May 17, 2007
My Mumps, My Mumps

If you're swapping spit with a lot of folk—and that includes passing dutches and sharing drinks—you might wanna take it easy for a while because the mumps are back!
Due to concerns over a breakout on the east coast and three confirmed cases in our city, Toronto Public Health is warning citizens to be aware of mumps symptoms. Most of the time, mumps is hardly a concern to Torontonians, with only about five cases in the last five years, and people born before 1970 and after 1990 are likely immune anyway. Somewhere in there, however, are students, and students tend to live in close quarters, share drinks, and be slutty.
The mumps virus is transmitted primarily through saliva and is best known for a very painful swelling of the salivary glands, often giving victims the characteristic swollen neck and cheeks. Mumps is usually relatively harmless, causing fever, headache, fatigue, loss of appetite, and muscle aches, but in rare cases, can cause meningitis, encephalitis and inflamed testicles. Pregnant women in the first trimester are at a risk of miscarriage.
Most of the 267 cases in Eastern Canada have been among university students aged 20-25, and there are now nine confirmed cases in Ontario. Two of the Toronto cases are students who were going to school in Halifax, and the third is a friend of the other two, all of whom are reported to have had dinner on May 10 at Supermarket Restaurant in Kensington (268 Augusta) before coming down with symptoms. The infected can be contagious at least three days before symptoms appear and nine days after, and most people recover in about two weeks.
Babies born after 1990 have received a double-shot of the MMR (mumps, measles, rubella) vaccine and are normally immune, and those older than 36-years-old usually contracted the mumps and therefore probable lifelong immunity. In Halifax, about 550 hospital workers have tested postive for mumps exposure, and about 136 are now in isolation on paid leave in an attempt to stem the outbreak. This particular strain can be traced back to a 2000 outbreak at Dalhousie University, and it can't be known at this point if the outbreak will spread further across the country.
So, for now, don't be bumming drags or kissing Maritimers—and always remember to cough into that sleeve.

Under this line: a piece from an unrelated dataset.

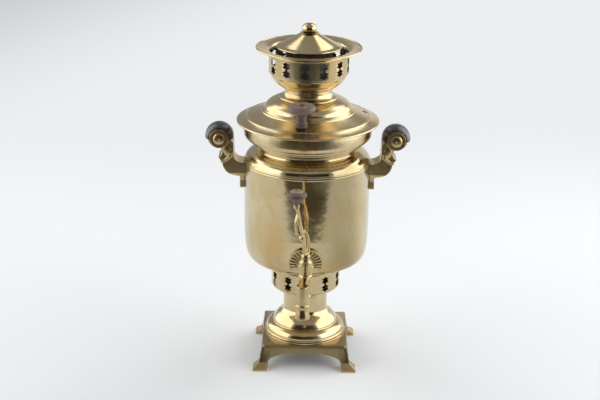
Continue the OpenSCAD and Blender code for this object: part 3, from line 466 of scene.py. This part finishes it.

hey, is that David Miller's maw?
"people born before 1970 and after 1990 are likely immune anyway."
Ugh... fucking terrific.
May The Great Bogart of 2007 commence!
I'm confused:
"people born before 1970 and after 1990 are likely immune anyway"
"Babies born after 1990 have received a double-shot of the MMR (mumps, measles, rubella) vaccine and are normally immune"
So we should be concerned only if we were born before 1970?
Before 1970, people usually contracted the mumps either automatically or deliberately (as in the case of chickenpox) and should therefore have lifelong immunity. The years of primary concern are for people born between 1970 and 1992, when people were only vaccinated by a single shot of MMR, which proved to be ineffective for permanent immunity (hence the double shot after 1990.